Microcracking resistance of 3D printed fibre composites at cryogenic temperatures

Abstract

Thermoplastic composites present considerable promise for 3D printing cryogenic fuel storage tanks, offering enhanced recyclability and repairability compared to thermoset composites. However, a significant knowledge gap remains regarding their ability to withstand cryogenic environments without suffering ply cracking, especially the effects of high thermal residual stresses and voids on the microcracking resistance of 3D printed composites. This study investigates the microcracking behaviour of continuous carbon fibre reinforced thermoplastic (CFRTP) composites fabricated through extrusion-based 3D printing. Three-point bending tests were conducted to assess the microcracking resistance of the as-printed and heat-treated composites at room and cryogenic temperatures. The results reveal that the nylon-based CFRTP composites printed at room temperature exhibit a remarkable ability to withstand an applied strain of 0.60 % without ply cracking at liquid nitrogen temperature. This performance surpasses that of conventional carbon fibre reinforced epoxy composites, which typically experience ply cracking even at zero applied strain. Some of the microcracks were traced back to manufacturing defects, which could be fused by a post-heat treatment at 180℃ for 60 minutes. Unexpectedly, however, the treatment reduced the ply-cracking strain to 0.40 % at the liquid nitrogen temperature.

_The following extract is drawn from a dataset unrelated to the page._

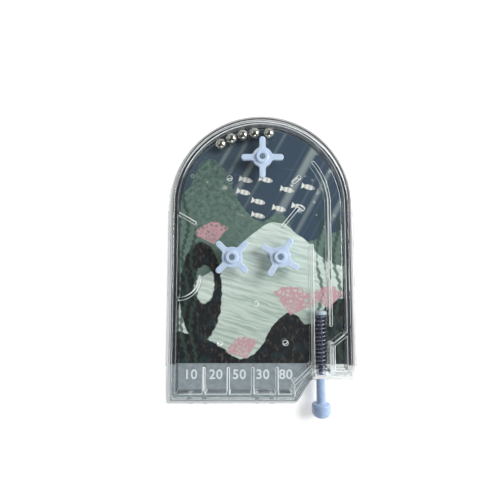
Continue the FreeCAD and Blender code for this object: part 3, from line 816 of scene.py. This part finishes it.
def ramp_bar():
    """The return ramp as a straight bar whose ends lie inside the walls that it joins."""
    low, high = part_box("return_ramp")
    start, end = (Vector((*place, 0)) * MM for place in RAMP_ENDS)
    along = end - start
    bm = bmesh.new()
    bmesh.ops.create_cube(bm, size=1)
    bmesh.ops.scale(bm, vec=(along.length, RAMP_WIDTH * MM, high.z - low.z), verts=bm.verts)
    bmesh.ops.rotate(bm, matrix=along.to_track_quat("X", "Z").to_matrix(), verts=bm.verts)
    middle = (start + end) / 2
    bmesh.ops.translate(bm, vec=(middle.x, middle.y, (low.z + high.z) / 2), verts=bm.verts)
    return bm


def joined_ribs(nodes):
    """Ribs that meet, as one moulding."""
    meshes = [mesh_of(node, ramp_bar() if node == "return_ramp" else merged_copy(node))
              for node in nodes]
    trial = bpy.data.objects.new("ribs", meshes[0])
    others = bpy.data.collections.new("other_ribs")
    bpy.context.scene.collection.objects.link(trial)
    bpy.context.scene.collection.children.link(others)
    for mesh in meshes[1:]:
        others.objects.link(bpy.data.objects.new(mesh.name, mesh))
    if meshes[1:]:
        union = trial.modifiers.new("union", "BOOLEAN")
        union.operation = "UNION"
        union.solver = "EXACT"
        union.operand_type = "COLLECTION"
        union.collection = others
    bpy.context.view_layer.update()
    whole = bpy.data.meshes.new_from_object(
        trial.evaluated_get(bpy.context.evaluated_depsgraph_get()))
    bm = bmesh.new()
    bm.from_mesh(whole)
    merge_faces(bm)
    for spare in [trial, *others.objects]:
        bpy.data.objects.remove(spare)
    bpy.data.collections.remove(others)
    for mesh in [whole, *meshes]:
        bpy.data.meshes.remove(mesh)
    return bm


def round_edges(bm, width, finish=0, within=float("inf"), turn=radians(40)):
    """Bevels the edges that turn by more than an angle, and gives the rounds a finish.

    Edges that lie further out than a reach stay sharp, because the cover's wall hides them."""
    edges = [edge for edge in bm.edges if edge.calc_face_angle(0) > turn
             and outward((edge.verts[0].co + edge.verts[1].co) / 2) < within]
    rounds = bmesh.ops.bevel(bm, geom=edges, offset=width, offset_type="OFFSET", segments=2,
                             profile=0.5, affect="EDGES", material=-1)
    for face in rounds["faces"]:
        face.material_index = finish


def seat_feet(mesh, index):
    """Gives the faces that sit on the card a material of their own."""
    foot = min(vertex.co.z for vertex in mesh.vertices) + 0.05 * MM
    for face in mesh.polygons:
        if face.normal.z < -0.99 and face.center.z < foot:
            face.material_index = index


def body_of_node(node):
    """The body that a CAD node rides on."""
    for body, nodes in frame["record"]["behaviour"]["bodies"].items():
        if node in nodes:
            return body
    raise RuntimeError("no body carries " + node)


class PINBALL_OT_clear_case(bpy.types.Operator):
    """Adds the clear case: tray, cover, gate, fence, ribs and pins"""
    bl_idname = "pinball.clear_case"
    bl_label = "Clear Case"

    def execute(self, context):
        settings = context.scene.pinball_plastic
        plastic = clear_plastic(settings)
        frosted = clear_plastic(settings, "frosted_edge", edge=True)
        shell_plastic = clear_plastic(settings, "shell_plastic", shell=True)
        seated = clear_plastic(settings, "seated_foot", bend=1.0)
        # The posts take a grey tint, painted shade for the dark holes in the spinners.
        post_plastic = clear_plastic(settings, "post_plastic", edge=True, tint=settings.post_shade_tint)
        gap = settings.cover_gap
        for name, nodes in RIB_GROUPS.items():
            bm = joined_ribs(nodes)
            top = max(vertex.co.z for vertex in bm.verts) - gap
            for vertex in bm.verts:
                vertex.co.z = min(vertex.co.z, top)
                draw_in(vertex, settings.wall_start - gap)
            round_edges(bm, settings.edge_round, 1, settings.fence_middle)
            faces = (plastic, frosted)
            if name == "spinner_posts_moulding":
                faces = (post_plastic, post_plastic)
            mesh = mesh_of(name, bm, (*faces, seated))
            seat_feet(mesh, 2)
            soften(add_piece(name, mesh, "case", nodes))
        for node in CASE_SHELLS:
            name = node + "_moulding"
            mesh = shell_copy(node, name, gap, (shell_plastic,))
            if node == "top_cover":
                mesh.materials.append(seated)
                seat_feet(mesh, 1)
            add_piece(name, mesh, "case", (node,))
        return {"FINISHED"}


class PINBALL_OT_picture(bpy.types.Operator):
    """Prints the picture card and the score strip with its numbers"""
    bl_idname = "pinball.picture"
    bl_label = "Picture and Scores"

    def execute(self, context):
        settings = context.scene.pinball_picture
        # The strip's ground is painted shade for the shadowed table under the case.
        for node, material in (("picture_card", reef_print(settings)),
                               ("score_strip", strip_print(settings))):
            frame["nodes"][node].data.materials.clear()
            frame["nodes"][node].data.materials.append(material)
        strip_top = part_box("score_strip")[1].z
        written = bmesh.new()
        for number, left, right in zip(SCORES, POCKET_EDGES, POCKET_EDGES[1:]):
            text = bpy.data.curves.new("number_" + number, "FONT")
            text.body = number
            text.align_x = "CENTER"
            text.align_y = "CENTER"
            text.space_character = LETTER_SPACE
            text.extrude = LETTER_RISE / 2
            text.offset = LETTER_WEIGHT
            holder = bpy.data.objects.new("number_" + number, text)
            flat = bpy.data.meshes.new_from_object(holder)
            heights = [vertex.co.y for vertex in flat.vertices]
            size = settings.number_height / (max(heights) - min(heights))
            middle = ((left + right) / 2 + NUMBER_SHIFT) * MM
            flat.transform(Matrix.Translation((middle, NUMBER_LINE * MM, strip_top))
                           @ Matrix.Diagonal((size, size, settings.number_rise / LETTER_RISE, 1)))
            written.from_mesh(flat)
            bpy.data.objects.remove(holder)
            bpy.data.curves.remove(text)
            bpy.data.meshes.remove(flat)
        weld(written)
        add_piece("score_numbers", mesh_of("score_numbers", written, (number_ink(settings),)),
                  "case")
        return {"FINISHED"}


class PINBALL_OT_spinners(bpy.types.Operator):
    """Adds the three star spinners"""
    bl_idname = "pinball.spinners"
    bl_label = "Spinners"

    def execute(self, context):
        settings = context.scene.pinball_moving
        blue = moulded_blue("spinner_plastic", settings.spinner_blue, display(184, 201, 226), 0.3)
        for node in SPINNERS:
            name = node + "_star"
            bm = merged_copy(node)
            round_edges(bm, settings.spinner_round)
            soften(add_piece(name, mesh_of(name, bm, (blue,)), body_of_node(node),
                             (node,)))
        return {"FINISHED"}


class PINBALL_OT_balls(bpy.types.Operator):
    """Adds the five steel balls"""
    bl_idname = "pinball.balls"
    bl_label = "Balls"

    def execute(self, context):
        steel = polished_steel(context.scene.pinball_moving)
        for node in BALLS:
            name = node + "_steel"
            low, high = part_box(node)
            bm = bmesh.new()
            bmesh.ops.create_icosphere(bm, subdivisions=5, radius=max(high - low) / 2,
                                       matrix=Matrix.Translation((low + high) / 2))
            mesh = mesh_of(name, bm, (steel,))
            mesh.shade_smooth()
            add_piece(name, mesh, body_of_node(node), (node,))
        return {"FINISHED"}


class PINBALL_OT_plunger(bpy.types.Operator):
    """Adds the plunger's rod, knob and tip"""
    bl_idname = "pinball.plunger"
    bl_label = "Plunger"

    def execute(self, context):
        settings = context.scene.pinball_moving
        # The core colour is painted shade for the rod inside the spring.
        blue = moulded_blue("plunger_plastic", settings.plunger_blue, display(146, 167, 200), 0.05,
                            settings.core_blue)
        grey = moulded_blue("tip_plastic", settings.tip_grey, display(146, 160, 170), 0.3)
        for node, plastic in (("plunger_rod", blue), ("plunger_tip", grey)):
            name = node + "_blue"
            bm = merged_copy(node)
            round_edges(bm, settings.moulded_round)
            soften(add_piece(name, mesh_of(name, bm, (plastic,)), "plunger",
                             (node,)))
        return {"FINISHED"}


class PINBALL_OT_spring(bpy.types.Operator):
    """Winds the plunger's spring"""
    bl_idname = "pinball.spring"
    bl_label = "Spring"

    def execute(self, context):
        settings = context.scene.pinball_moving
        low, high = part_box("plunger_spring")
        middle = (low + high) / 2
        wire = settings.wire_diameter / 2
        start = Vector((middle.x + settings.spring_radius, low.y + wire, middle.z))
        steps = settings.spring_turns * STEPS_PER_TURN
        climb = (high.y - low.y - 2 * wire) / steps
        bm = bmesh.new()
        bmesh.ops.create_circle(bm, segments=WIRE_SIDES, radius=wire, cap_ends=True,
                                matrix=Matrix.Translation(start))
        bmesh.ops.spin(bm, geom=bm.verts[:] + bm.edges[:] + bm.faces[:],
                       cent=(middle.x, 0, middle.z), axis=(0, 1, 0), dvec=(0, climb, 0),
                       angle=tau * settings.spring_turns, steps=steps)
        weld(bm)
        bmesh.ops.recalc_face_normals(bm, faces=bm.faces)
        mesh = mesh_of("plunger_spring_coil", bm, (spring_steel(settings),))
        mesh.shade_smooth()
        spring = add_piece("plunger_spring_coil", mesh, "case",
                           ("plunger_spring",))
        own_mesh(spring)
        return {"FINISHED"}


class PINBALL_OT_studio(bpy.types.Operator):
    """Adds the floor, the lamps, the world and the camera"""
    bl_idname = "pinball.studio"
    bl_label = "Studio"

    def execute(self, context):
        settings = context.scene.pinball_studio
        scene = context.scene
        scene.view_settings.view_transform = "Standard"
        scene.cycles.max_bounces = 24
        scene.cycles.transmission_bounces = 24
        scene.cycles.transparent_max_bounces = 48

        bm = bmesh.new()
        bmesh.ops.create_circle(bm, cap_ends=True, segments=64, radius=FLOOR_RADIUS,
                                matrix=Matrix.Translation((0, 0, -FLOOR_DROP)))
        mesh = mesh_of("studio_floor", bm, (studio_floor(settings),))
        floor = bpy.data.objects.new("studio_floor", mesh)
        scene.collection.objects.link(floor)

        for name, place, side, power in LAMPS:
            light = bpy.data.lights.new(name, "AREA")
            light.shape = "SQUARE"
            light.size = side
            light.energy = getattr(settings, power)
            lamp = bpy.data.objects.new(name, light)
            scene.collection.objects.link(lamp)
            lamp.location = place
            aim = Vector(TABLE_MIDDLE) * MM - Vector(place)
            lamp.rotation_euler = aim.to_track_quat("-Z", "Y").to_euler()

        world = bpy.data.worlds.new("studio_world")
        scene.world = world
        sky = Recipe(world)
        east, _, rise = sky.split(sky.add("TexCoord", out="Generated"))
        level = sky.between(rise, 0.15, 0.75, settings.horizon_level, settings.zenith_level)
        level = sky.times(level, sky.between(east, -0.7, 0.7, *WEST_AND_EAST))
        strength = sky.mix_numbers(sky.rays()["Is Camera Ray"], level, 1.0)
        backdrop = sky.add("Background", {"Color": (1, 1, 1, 1), "Strength": strength})
        sky.add("OutputWorld", {"Surface": backdrop})

        lens = bpy.data.cameras.new("camera")
        lens.lens = settings.camera_lens
        lens.sensor_width = SENSOR_WIDTH
        lens.clip_start = 0.01
        camera = bpy.data.objects.new("camera", lens)
        scene.collection.objects.link(camera)
        camera.location = settings.camera_place
        camera.rotation_euler = (settings.camera_tilt, 0, 0)
        scene.camera = camera
        return {"FINISHED"}


OPERATORS = (
    PINBALL_OT_clear_case, PINBALL_OT_picture, PINBALL_OT_spinners, PINBALL_OT_balls,
    PINBALL_OT_plunger, PINBALL_OT_spring, PINBALL_OT_studio,
)
SETTINGS = {
    "pinball_plastic": PlasticSettings,
    "pinball_picture": PictureSettings,
    "pinball_moving": MovingPartSettings,
    "pinball_studio": StudioSettings,
}


class PINBALL_PT_panel(bpy.types.Panel):
    """The pinball game's pieces and settings"""
    bl_label = "Pocket Pinball Game"
    bl_idname = "PINBALL_PT_panel"
    bl_space_type = "VIEW_3D"
    bl_region_type = "UI"
    bl_category = "Pinball"

    def draw(self, context):
        for operator in OPERATORS:
            self.layout.operator(operator.bl_idname)
        for name, group in SETTINGS.items():
            box = self.layout.box()
            for choice in group.__annotations__:
                box.prop(getattr(context.scene, name), choice)


def register():
    """Makes the settings, the operators and the panel known to Blender."""
    for name, group in SETTINGS.items():
        bpy.utils.register_class(group)
        setattr(bpy.types.Scene, name, bpy.props.PointerProperty(type=group))
    for operator in OPERATORS:
        bpy.utils.register_class(operator)
    bpy.utils.register_class(PINBALL_PT_panel)


def unregister():
    """Takes them away again."""
    bpy.utils.unregister_class(PINBALL_PT_panel)
    for operator in reversed(OPERATORS):
        bpy.utils.unregister_class(operator)
    for name, group in reversed(SETTINGS.items()):
        delattr(bpy.types.Scene, name)
        bpy.utils.unregister_class(group)


def main():
    """Dresses the game piece by piece."""
    register()
    bpy.ops.pinball.clear_case()
    bpy.ops.pinball.picture()
    bpy.ops.pinball.spinners()
    bpy.ops.pinball.balls()
    bpy.ops.pinball.plunger()
    bpy.ops.pinball.spring()
    bpy.ops.pinball.studio()


if __name__ == "__main__":
    main()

Computational micromechanical modelling revealed that this unexpected decline in ply-cracking resistance resulted from the increased thermal residual stresses induced by the heat treatment. The findings of this study suggest that 3D-printed thermoplastic composites exhibit robust resistance to microcracking at cryogenic temperatures, making them a promising solution in the quest for sustainable lightweight cryogenic fuel storage solutions.